Yay! I am going running today at Tun Fuad Park! It’s great and I love it. Working out has never been so exciting. Even when my body just cant take it anymore, I keep going because its so much fun. Just when I think I am about to collapse and my heart is pumping so fast my veins might burst, I tell myself just a little bit more. The sweat running down my face, and back, and chest and legs feels too good for me to stop. The muscles in my thighs about to cramp up and the stitch growing in my stomach wont bring me down. The air is fresh, the scent of the forest and the sound of the jungle bugs; so peaceful and relaxing. I keep coming back, three times a week, asking for more. The hills are extra special. The wonderful feeling upon reaching the top, you think you’re going to die and whaddya know, the downhill slope is there to accelerate you back to life. Once the running is all over, I have yet another fun event waiting for me. Crunches. They are great. You know your tummy is doing the work when every other feeling is numbed by the ache round the center of your belly. Yay! I can’t wait. It’s going to be great.

Jewel

Jewel by Brett Lott. I got this book at Pay Less Books for RM6. It has a place in Oprah’s Book Club (for all you Oprah fans). Even after putting the book down for a break, I felt like the book was alive around me; the story was still going on. I could feel it, the lives of the characters so vivid. Its like the story was happening in real time somewhere but I couldn’t see it, just feel it. The characters (the Hilburn family) felt like real people. No one that I knew, but I just felt like their story was real. So real. Their lives followed me wherever I went; the feeling was quite amazing. Jewel is set between 1940 and 1960. The epilogue is set in 1984. Brett Lott writes like a woman, I love it. He seems to know exactly how a woman feels. Jewel is an amazing story of one woman’s life. The story of her husband and her children and one very special child (a ‘Mongolian Idiot’) that is God’s way of smiling down on their family. I admire Jewel for her courage, faith, strength and determination to make things work for her family, with the help and support she sometimes got from her children and husband. The story is true to life.
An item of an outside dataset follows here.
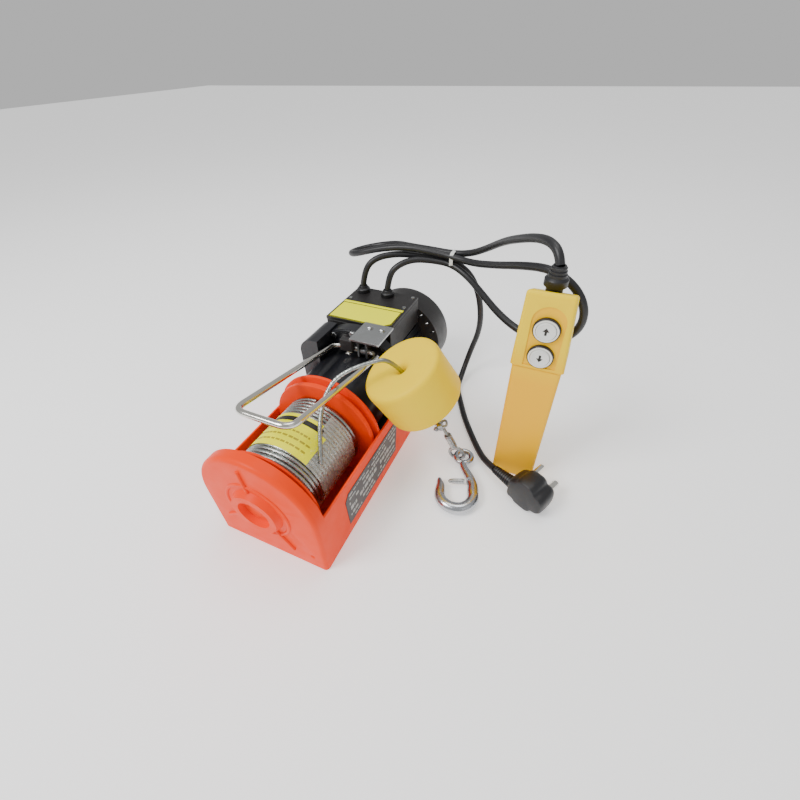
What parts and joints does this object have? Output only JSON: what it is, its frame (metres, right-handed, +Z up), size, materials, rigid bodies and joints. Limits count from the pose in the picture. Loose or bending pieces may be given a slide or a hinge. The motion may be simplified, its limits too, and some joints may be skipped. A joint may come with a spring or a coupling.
{
  "type": "electric wire rope hoist",
  "caption": "Electric wire rope hoist: a rope drum in a steel frame, gearbox and brake motor, limit lever, counterweight, hook and pendant handset.",
  "frame": {"origin": "centre of the four mounting holes, on the underside of the base", "axes": "+Z up out of the base, +Y along the drum from the front end plate to the fan, +X across the frame towards the rope, hook and handset"},
  "size_m": [0.3728, 0.4287, 0.2895],
  "materials": {
    "frame_paint": "orange-red powder coat, fine orange peel",
    "case_black": "satin black paint on a die casting",
    "steel": "machined steel",
    "zinc": "bright zinc plate",
    "chrome": "bright plate",
    "rope_steel": "galvanised stranded wire",
    "weight_paint": "yellow enamel on cast iron",
    "bronze": "sintered bronze",
    "copper": "varnished copper winding",
    "lamination": "stacked laminations",
    "black_plastic": "fine grained black plastic",
    "black_rubber": "black rubber sheath",
    "yellow_plastic": "smooth moulded yellow plastic",
    "white_plastic": "white plastic",
    "yellow_label": "printed film",
    "slate_label": "printed film"
  },
  "bodies": {
    "root": {"base_channel": "frame_paint", "front_end_plate": "frame_paint", "bearing_cap": "frame_paint", "mount_plate": "frame_paint", "rail_label": "slate_label", "drum_bushes": "bronze", "idler_bushes": "bronze", "gear_case_front": "case_black", "gear_case_rear": "case_black", "case_screws": "zinc", "motor_housing": "case_black", "stator_core": "lamination", "stator_windings": "copper", "motor_bearings": "steel", "brake_coil": "copper", "fan_cowl": "case_black", "terminal_box": "black_plastic", "terminal_box_lid": "black_plastic", "box_label": "yellow_label", "capacitor": "white_plastic", "cable_glands": "black_rubber", "lever_bracket": "zinc", "lever_spring": "steel", "limit_switch": "black_plastic", "rope_run": "rope_steel", "rope_clip": "zinc", "rope_ferrule": "zinc", "thimble": "zinc", "handset_front_shell": "yellow_plastic", "handset_rear_shell": "yellow_plastic", "button_collars": "black_rubber", "switch_block": "black_plastic", "handset_boot": "black_rubber", "pendant_cable": "black_rubber", "mains_cable": "black_rubber", "plug_body": "black_rubber", "plug_pins": "chrome", "plug_collar": "black_rubber", "cable_tie": "white_plastic"},
    "drum": {"drum": "frame_paint", "drum_shaft": "steel", "drum_gear": "steel", "rope_winding": "rope_steel", "rope_clamp": "zinc"},
    "idler": {"idler_shaft": "steel", "idler_pinion": "steel", "idler_gear": "steel"},
    "rotor": {"rotor_core": "lamination", "motor_shaft": "steel", "motor_pinion": "steel", "brake_disc": "steel", "fan": "black_plastic"},
    "armature": {"brake_armature": "steel"},
    "lever": {"lever_loop": "chrome"},
    "plunger": {"switch_plunger": "white_plastic"},
    "weight": {"counterweight": "weight_paint"},
    "load_hook": {"hook": "chrome"},
    "latch": {"hook_latch": "zinc"},
    "up_key": {"button_up": "white_plastic"},
    "down_key": {"button_down": "white_plastic"}
  },
  "joints": [
    {"name": "drum_spin", "type": "hinge", "parent": "root", "child": "drum", "pos_m": [0, 0, 0.0726], "axis": [0, 1, 0], "continuous": true},
    {"name": "idler_spin", "type": "hinge", "parent": "root", "child": "idler", "pos_m": [-0.03104, 0, 0.10343], "axis": [0, 1, 0], "continuous": true},
    {"name": "rotor_spin", "type": "hinge", "parent": "root", "child": "rotor", "pos_m": [-0.008, 0, 0.07577], "axis": [0, 1, 0], "continuous": true},
    {"name": "brake_release", "type": "slide", "parent": "root", "child": "armature", "axis": [0, -1, 0], "range_m": [0, 0.0006], "stiffness_N_per_m": 4000, "springref_m": -0.001},
    {"name": "lever_lift", "type": "hinge", "parent": "root", "child": "lever", "pos_m": [0, 0.1, 0.13], "axis": [-1, 0, 0], "range_deg": [0, 3], "stiffness_Nm_per_rad": 0.6, "springref_deg": -14.32},
    {"name": "plunger_press", "type": "slide", "parent": "root", "child": "plunger", "axis": [0, 0, 1], "range_m": [0, 0.0008]},
    {"name": "weight_lift", "type": "slide", "parent": "root", "child": "weight", "axis": [-0.4299, -0.2629, 0.8638], "range_m": [0, 0.006]},
    {"name": "hook_swing", "type": "hinge", "parent": "root", "child": "load_hook", "pos_m": [0.158, 0.083, 0.009], "axis": [-0.9877, -0.1564, 0], "range_deg": [0, 7]},
    {"name": "latch_open", "type": "hinge", "parent": "load_hook", "child": "latch", "pos_m": [0.17341, 0.04647, 0.00833], "axis": [0.0027, -0.0172, 0.9998], "range_deg": [0, 32], "stiffness_Nm_per_rad": 0.02, "springref_deg": -17.19},
    {"name": "up_press", "type": "slide", "parent": "root", "child": "up_key", "axis": [0, 1, 0], "range_m": [0, 0.003], "stiffness_N_per_m": 400, "springref_m": -0.001},
    {"name": "down_press", "type": "slide", "parent": "root", "child": "down_key", "axis": [0, 1, 0], "range_m": [0, 0.003], "stiffness_N_per_m": 400, "springref_m": -0.001}
  ],
  "couplings": [
    {"joint": "idler_spin", "follows": "drum_spin", "ratio": -6},
    {"joint": "rotor_spin", "follows": "drum_spin", "ratio": 42},
    {"joint": "plunger_press", "follows": "lever_lift", "m_per_rad": 0.0135}
  ]
}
I enjoy reading books that follow closely the lives of people, the hardships they have had to go through and burdens they have had to carry. I am motivated by their success to rise above it all and their ability at the end to look back and see just how much they have learned and achieved and loved and lost. No regrets. Reading is an escape for me. When work gives me no sense of achievement, when the only content in a paper worth reading is the horoscope, everything else is too depressing, when I realize that most people don’t give a shit about each other, when there is nothing on tv because Astro sucks, when my family isn’t exactly annoying but I just need my time alone, when I feel closer to the people in the pages than real people around me, when it’s ‘bulan tua’ and I am broke, when I think of the human race and how shallow, materialistic and superficial we are becoming, when I wish I could just inject evil people with love, when I wish I had my dream job, when I wish I knew what my dream job is, when I wish I was not such a chicken shit, when I wish I have more self-confidence, when I wish I had narrow hips and longer legs, when I wish I could find the perfect hairstyle for me. The list goes on. I like happy endings. It doesn’t mean that no one can die/be heartbroken/suffer etc (that would be plain boring). I just need a little note in the end telling me that even though all that shit (death, heartbreak, suffering) had to happen, they got over it, know what I mean? I know it’s pathetic. I need the encouragement that is all. It sounds depressing I’m sure, but really I’m not depressed. Just been thinking that’s all.

All I want is to be happy. I’m sure that is all everyone really wants. We are always looking at the people around us and we see the ways that they make our lives unhappy/difficult. It’s so hard to look in the mirror and see that our happiness is in our own hands. Things happen to us for a reason. It is not important ‘what’ happens to us but ‘how’ we deal with the cards that we have been dealt. I feel like I have been handed pretty good cards so I guess there is a lot that I cannot understand. Even so, I think we have to be determined to help ourselves. No wallowing in self-pity. You can’t change other people but you can change yourself. That is why I admire Jewel Hilburn so much. She was one determined woman and she got everything she wanted. As determined as she was though, she never let herself be blinded. She always took the time to stop and look to make sure that she wasn’t fighting for something she didn’t need. She really is an amazing woman. I believe in finding a balance in everything. I don’t believe in extremes. I believe in the power of God and prayer and faith. Above all, I believe in love. So to all of you who are reading this, I LOVE YOU! Drama queen oh drama queen.